BRIEF:
In the listing below, locate the line containing "screw.merge_threshold = 0.00001" and the line containing "bpy.data.objects.remove(obj)". Output both of them and every line between, exactly as written, and nothing more.

[start DATASET CONTENT]

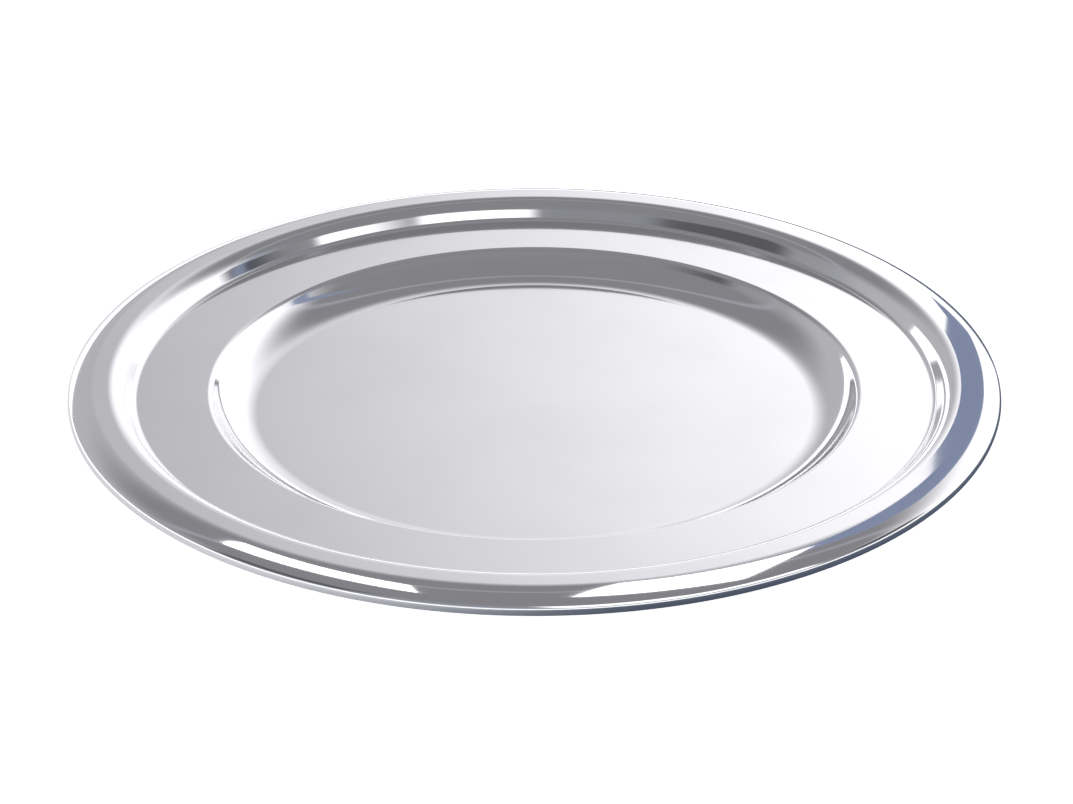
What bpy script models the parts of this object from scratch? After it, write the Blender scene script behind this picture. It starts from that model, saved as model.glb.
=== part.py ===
"""Round serving tray: one steel pressing, its outer edge curled round a wire ring.

Metres, +Z up. The origin is the centre of the underside, on the surface that the tray stands on.
The tray is a solid of revolution about Z. Its section is the middle line of the sheet, which starts
on the axis and runs outwards, with half the sheet's thickness laid off on either side.
"""

import math

import bpy
from mathutils import Vector

MM = 0.001

# Overall
OUTER_RADIUS = 175.0 * MM
SHEET = 0.8 * MM
SEGMENTS = 64

# Well. Corners are where the straight stretches of the section would meet if nothing were rounded.
WELL_DEPTH = 9.4 * MM
WELL_LIP_RADIUS = 122.2 * MM
WELL_WALL_SLOPE = math.radians(50)
WELL_FOOT_ROUND = 20.0 * MM
WELL_LIP_ROUND = 2.5 * MM

# Raised rim: a steep inner wall and a flat top. The round of its crest is wide.
RIM_HEIGHT = 7.4 * MM
RIM_FOOT_RADIUS = 150.9 * MM
RIM_WALL_SLOPE = math.radians(55)
RIM_FOOT_ROUND = 3.0 * MM
RIM_CREST_ROUND = 8.0 * MM

# Wide rounded crown, over which the flat top bends down into the curl
CROWN_RADIUS = 14.0 * MM

# Curled edge, open on its inner side, and the wire inside it. The tuck is how far the curl turns on
# past the outermost point of the tray.
CURL_RADIUS = 2.7 * MM
CURL_ABOVE_FLANGE = 2.8 * MM
CURL_TUCK = math.radians(195)
WIRE_GAP = 0.3 * MM
STRAIGHT_DOWN = math.radians(-90)

# How finely round stretches are divided
FINE_STEP = math.radians(12)
CURL_STEP = math.radians(25)
FEWEST_STEPS = 2
WIRE_SIDES = 12

# Levels of the middle of the sheet, and the centres of the curl and of the crown, which touch
FLOOR_LEVEL = SHEET / 2
FLANGE_LEVEL = FLOOR_LEVEL + WELL_DEPTH
RIM_LEVEL = FLANGE_LEVEL + RIM_HEIGHT
CURL_CENTRE = Vector((OUTER_RADIUS - CURL_RADIUS, FLANGE_LEVEL + CURL_ABOVE_FLANGE))
CURL_MIDDLE_RADIUS = CURL_RADIUS - SHEET / 2
CROWN_CENTRE_LEVEL = RIM_LEVEL - CROWN_RADIUS
CROWN_BENDS_AT = -math.acos((CURL_CENTRE.y - CROWN_CENTRE_LEVEL) / (CROWN_RADIUS - CURL_MIDDLE_RADIUS))


def clear_scene():
    for thing in list(bpy.data.objects):
        bpy.data.objects.remove(thing)


def steel(name, colour, roughness):
    material = bpy.data.materials.new(name)
    material.use_nodes = True
    shader = material.node_tree.nodes["Principled BSDF"]
    shader.inputs["Base Color"].default_value = (*colour, 1)
    shader.inputs["Metallic"].default_value = 1
    shader.inputs["Roughness"].default_value = roughness
    return material


def left_of(heading):
    """The unit vector a quarter turn to the left of a heading in the section's plane."""
    return Vector((-math.sin(heading), math.cos(heading)))


def heading_of(run):
    return math.atan2(run.y, run.x)


def arc(start, heading, turn, radius, step):
    """Stations (point, heading) of an arc that leaves start along heading; a positive turn is left."""
    reach = math.copysign(radius, turn)
    centre = start + left_of(heading) * reach
    count = max(FEWEST_STEPS, math.ceil(abs(turn) / step))
    headings = [heading + turn * i / count for i in range(count + 1)]
    return [(centre - left_of(h) * reach, h) for h in headings]


def rounded_corner(before, corner, after, radius):
    """Stations of the arc that rounds a corner of the section."""
    arriving = heading_of(corner - before)
    turn = heading_of(after - corner) - arriving
    setback = radius * math.tan(abs(turn) / 2)
    start = corner + (before - corner).normalized() * setback
    return arc(start, arriving, turn, radius, FINE_STEP)


def rounded_edge():
    """Stations from the start of the crown, where the sheet is level, to the end of the curl."""
    crown_centre = CURL_CENTRE - left_of(CROWN_BENDS_AT) * (CROWN_RADIUS - CURL_MIDDLE_RADIUS)
    crown_start = crown_centre + left_of(0.0) * CROWN_RADIUS
    stations = arc(crown_start, 0.0, CROWN_BENDS_AT, CROWN_RADIUS, FINE_STEP)
    for turn in (STRAIGHT_DOWN - CROWN_BENDS_AT, -CURL_TUCK):
        point, heading = stations.pop()
        stations += arc(point, heading, turn, CURL_MIDDLE_RADIUS, CURL_STEP)
    return stations


def sheet_stations():
    """The middle line of the sheet from the axis to the end of the curl, as (point, heading)."""
    axis = Vector((0, FLOOR_LEVEL))
    well_foot = Vector((WELL_LIP_RADIUS - WELL_DEPTH / math.tan(WELL_WALL_SLOPE), FLOOR_LEVEL))
    well_lip = Vector((WELL_LIP_RADIUS, FLANGE_LEVEL))
    rim_foot = Vector((RIM_FOOT_RADIUS, FLANGE_LEVEL))
    rim_crest = Vector((RIM_FOOT_RADIUS + RIM_HEIGHT / math.tan(RIM_WALL_SLOPE), RIM_LEVEL))
    edge = rounded_edge()
    crown_start = edge[0][0]

    line = [axis, well_foot, well_lip, rim_foot, rim_crest, crown_start]
    rounds = [WELL_FOOT_ROUND, WELL_LIP_ROUND, RIM_FOOT_ROUND, RIM_CREST_ROUND]
    stations = [(axis, 0.0)]
    for before, corner, after, radius in zip(line, line[1:], line[2:], rounds):
        stations += rounded_corner(before, corner, after, radius)
    return stations + edge


def sheet_outline():
    """The closed section: out along the upper face, round the sheet's edge, back along the lower face."""
    stations = sheet_stations()
    upper = [point + left_of(heading) * SHEET / 2 for point, heading in stations]
    lower = [point - left_of(heading) * SHEET / 2 for point, heading in stations]
    return upper + lower[::-1]


def turned(name, outline, material):
    """A solid turned from a section that starts and ends on the axis."""
    mesh = bpy.data.meshes.new(name)
    edges = [(i, i + 1) for i in range(len(outline) - 1)]
    mesh.from_pydata([(p.x, 0, p.y) for p in outline], edges, [])
    mesh.materials.append(material)
    turned_object = bpy.data.objects.new(name, mesh)
    bpy.context.scene.collection.objects.link(turned_object)

    screw = turned_object.modifiers.new("turn", "SCREW")
    screw.axis = "Z"
    screw.angle = math.tau
    screw.steps = SEGMENTS
    screw.render_steps = SEGMENTS
    screw.use_merge_vertices = True
    screw.merge_threshold = 0.00001
    screw.use_smooth_shade = True
    return turned_object


def make_tray_pressing():
    return turned("tray_pressing", sheet_outline(), steel("polished_steel", (0.78, 0.78, 0.80), 0.12))


def make_rim_wire():
    bpy.ops.mesh.primitive_torus_add(
        location=(0, 0, CURL_CENTRE.y),
        major_radius=CURL_CENTRE.x,
        minor_radius=CURL_RADIUS - SHEET - WIRE_GAP,
        major_segments=SEGMENTS,
        minor_segments=WIRE_SIDES,
    )
    wire = bpy.context.object
    wire.name = "rim_wire"
    wire.data.name = "rim_wire"
    wire.data.shade_smooth()
    wire.data.materials.append(steel("drawn_wire", (0.55, 0.55, 0.56), 0.35))
    return wire


def main():
    clear_scene()
    make_tray_pressing()
    make_rim_wire()


main()
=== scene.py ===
"""Looks of the round steel serving tray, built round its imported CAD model. Metres, +Z up."""

import math

import bpy
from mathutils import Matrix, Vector


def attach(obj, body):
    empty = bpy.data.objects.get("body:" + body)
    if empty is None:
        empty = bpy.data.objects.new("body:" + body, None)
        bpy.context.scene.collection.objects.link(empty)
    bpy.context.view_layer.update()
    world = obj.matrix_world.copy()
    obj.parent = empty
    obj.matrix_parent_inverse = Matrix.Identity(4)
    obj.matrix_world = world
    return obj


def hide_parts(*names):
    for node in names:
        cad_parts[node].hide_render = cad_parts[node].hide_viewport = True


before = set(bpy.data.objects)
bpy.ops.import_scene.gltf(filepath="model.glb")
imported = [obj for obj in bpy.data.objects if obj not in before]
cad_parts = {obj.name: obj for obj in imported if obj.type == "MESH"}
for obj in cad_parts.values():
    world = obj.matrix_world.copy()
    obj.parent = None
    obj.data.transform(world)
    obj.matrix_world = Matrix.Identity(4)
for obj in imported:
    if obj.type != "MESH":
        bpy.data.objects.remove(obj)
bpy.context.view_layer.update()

MM = 0.001

# Section of the tray, as in the CAD
OUTER_RADIUS = 175.0 * MM
SHEET = 0.8 * MM
WELL_DEPTH = 9.4 * MM
WELL_LIP_RADIUS = 122.2 * MM
WELL_WALL_SLOPE = math.radians(50)
WELL_FOOT_ROUND = 20.0 * MM
WELL_LIP_ROUND = 2.5 * MM
RIM_HEIGHT = 7.4 * MM
RIM_FOOT_RADIUS = 150.9 * MM
RIM_WALL_SLOPE = math.radians(55)
RIM_FOOT_ROUND = 3.0 * MM
RIM_CREST_ROUND = 8.0 * MM
CROWN_RADIUS = 14.0 * MM
CURL_RADIUS = 2.7 * MM
CURL_ABOVE_FLANGE = 2.8 * MM
CURL_TUCK = math.radians(195)
WIRE_GAP = 0.3 * MM
STRAIGHT_DOWN = math.radians(-90)

FLOOR_LEVEL = SHEET / 2
FLANGE_LEVEL = FLOOR_LEVEL + WELL_DEPTH
FLANGE_TOP = FLANGE_LEVEL + SHEET / 2
RIM_LEVEL = FLANGE_LEVEL + RIM_HEIGHT
CURL_CENTRE = Vector((OUTER_RADIUS - CURL_RADIUS, FLANGE_LEVEL + CURL_ABOVE_FLANGE))
CURL_MIDDLE_RADIUS = CURL_RADIUS - SHEET / 2
CROWN_CENTRE_LEVEL = RIM_LEVEL - CROWN_RADIUS
CROWN_BENDS_AT = -math.acos((CURL_CENTRE.y - CROWN_CENTRE_LEVEL) / (CROWN_RADIUS - CURL_MIDDLE_RADIUS))

# How finely the visible surfaces are divided
SEGMENTS = 256
FINE_STEP = math.radians(4)
CURL_STEP = math.radians(7.5)
FEWEST_STEPS = 2
LONGEST_STRAIGHT = 8.0 * MM
WIRE_SIDES = 24

# Camera: where it stands from the middle of the flange's plane, and the point it looks at
LENS = 100.0
SENSOR = 36.0
CAMERA_DISTANCE = 1.12875
CAMERA_ELEVATION = math.radians(26.5)
LOOK_AT = Vector((0.00075, -0.0191, FLANGE_TOP))

# Stage: a floor that turns up into a low wall, and glows so that shadows nearly vanish
STAGE_RADIUS = 8.0
COVE_RADIUS = 1.5
COVE_STEPS = 16
STAGE_SIDES = 96
STAGE_COLOUR = (0.90, 0.90, 0.905)
STAGE_COLOUR_DULL = (0.88, 0.88, 0.885)
STAGE_GLOW = 0.85
OVERHEAD_HEIGHT = 3.0
OVERHEAD_SIZE = 4.0
OVERHEAD_POWER = 22.0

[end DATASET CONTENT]

THE RESULT:
    screw.merge_threshold = 0.00001
    screw.use_smooth_shade = True
    return turned_object


def make_tray_pressing():
    return turned("tray_pressing", sheet_outline(), steel("polished_steel", (0.78, 0.78, 0.80), 0.12))


def make_rim_wire():
    bpy.ops.mesh.primitive_torus_add(
        location=(0, 0, CURL_CENTRE.y),
        major_radius=CURL_CENTRE.x,
        minor_radius=CURL_RADIUS - SHEET - WIRE_GAP,
        major_segments=SEGMENTS,
        minor_segments=WIRE_SIDES,
    )
    wire = bpy.context.object
    wire.name = "rim_wire"
    wire.data.name = "rim_wire"
    wire.data.shade_smooth()
    wire.data.materials.append(steel("drawn_wire", (0.55, 0.55, 0.56), 0.35))
    return wire


def main():
    clear_scene()
    make_tray_pressing()
    make_rim_wire()


main()
=== scene.py ===
"""Looks of the round steel serving tray, built round its imported CAD model. Metres, +Z up."""

import math

import bpy
from mathutils import Matrix, Vector


def attach(obj, body):
    empty = bpy.data.objects.get("body:" + body)
    if empty is None:
        empty = bpy.data.objects.new("body:" + body, None)
        bpy.context.scene.collection.objects.link(empty)
    bpy.context.view_layer.update()
    world = obj.matrix_world.copy()
    obj.parent = empty
    obj.matrix_parent_inverse = Matrix.Identity(4)
    obj.matrix_world = world
    return obj


def hide_parts(*names):
    for node in names:
        cad_parts[node].hide_render = cad_parts[node].hide_viewport = True


before = set(bpy.data.objects)
bpy.ops.import_scene.gltf(filepath="model.glb")
imported = [obj for obj in bpy.data.objects if obj not in before]
cad_parts = {obj.name: obj for obj in imported if obj.type == "MESH"}
for obj in cad_parts.values():
    world = obj.matrix_world.copy()
    obj.parent = None
    obj.data.transform(world)
    obj.matrix_world = Matrix.Identity(4)
for obj in imported:
    if obj.type != "MESH":
        bpy.data.objects.remove(obj)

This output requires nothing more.